String类是一个不可变类。其一旦被赋值，就不能别修改了。

我们先来看一下源码：

public final class String implements java.io.Serializable, Comparable<String>, CharSequence {
    private final char value[];
    private int hash;
}

我们都知道String类是一个不可变类。首先String类是被final修饰的类，不能被任何类继承，而且由于内部属性value数组也被final修饰，一旦被创建之后，包含在这个对象中的字符序列是不可改变的，包括该类后续的所有方法都是不能修改该对象的，直至该对象被销毁，这是我们需要特别注意的（该类的一些方法看似改变了字符串，其实内部都是创建一个新的字符串）。
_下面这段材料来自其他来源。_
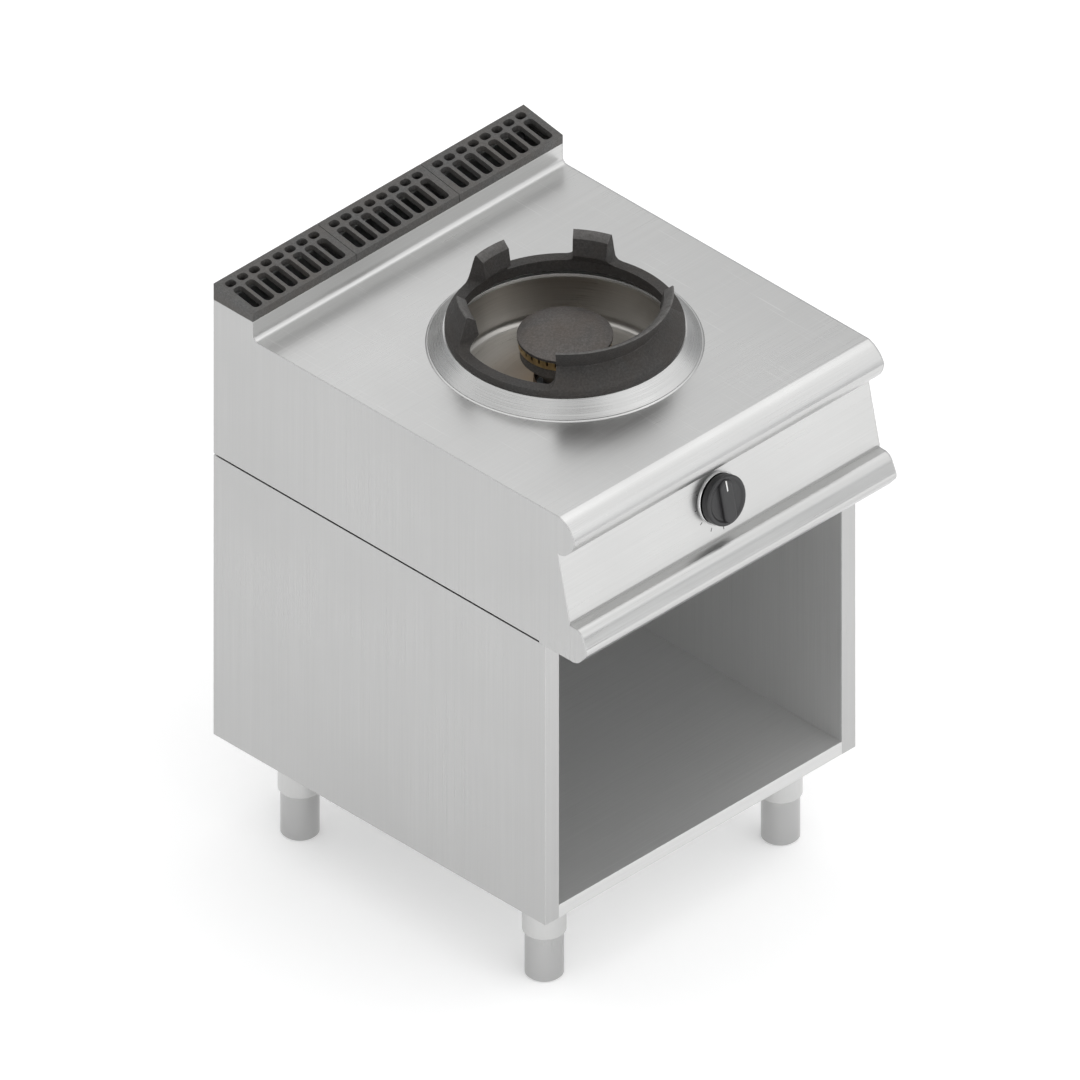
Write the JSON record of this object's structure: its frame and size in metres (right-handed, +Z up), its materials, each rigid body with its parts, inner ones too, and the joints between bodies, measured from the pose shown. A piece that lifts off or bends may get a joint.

通过上面的代码可以看到，String内部其实是一个字符数组char[] ，这里使用的JDK版本是8.x的。在后面的版本改为了byte[]数组，网上说9.x之后改的。我没有下载9.x，看的是11.x，内部确实改为了byte[].

网上扯来了一张图：

看完String类的基本特点之后，我们看一下方法：

构造方法

String类的构造方法有很多，我们来看一下：

无参构造方法：

1
2
3

public String() {
    this.value = "".value;
}

字符串构造方法：

public String(String original) {
    this.value = original.value;
    this.hash = original.hash;
}

以及利用字符数组，字节数组 和 StringBuffer 以及 StringBuilder来创建。

示例：

String str0 = new String();
String str1 = new String("abc");
String str2 = new String(new char[]{'a', 'b', 'c'});
String str3 = new String(new byte[]{1, 2, 3});
String str4 = new String(new StringBuilder());
String str5 = new String(new StringBuffer());

除了上面的示例，还有一些特殊处理的。比如取数组的某个区间创建字符串。

常用的普通方法

获取长度和判空的方法

public int length() {
    return value.length;
}
public boolean isEmpty() {
    return value.length == 0;
}

获取当前字符串中指定位置的字符

说明：通过其源码可以看出，其实就是获取value数组第index位置上的字符。由于数组下标从0开始，所以这里的index也是从0开始的。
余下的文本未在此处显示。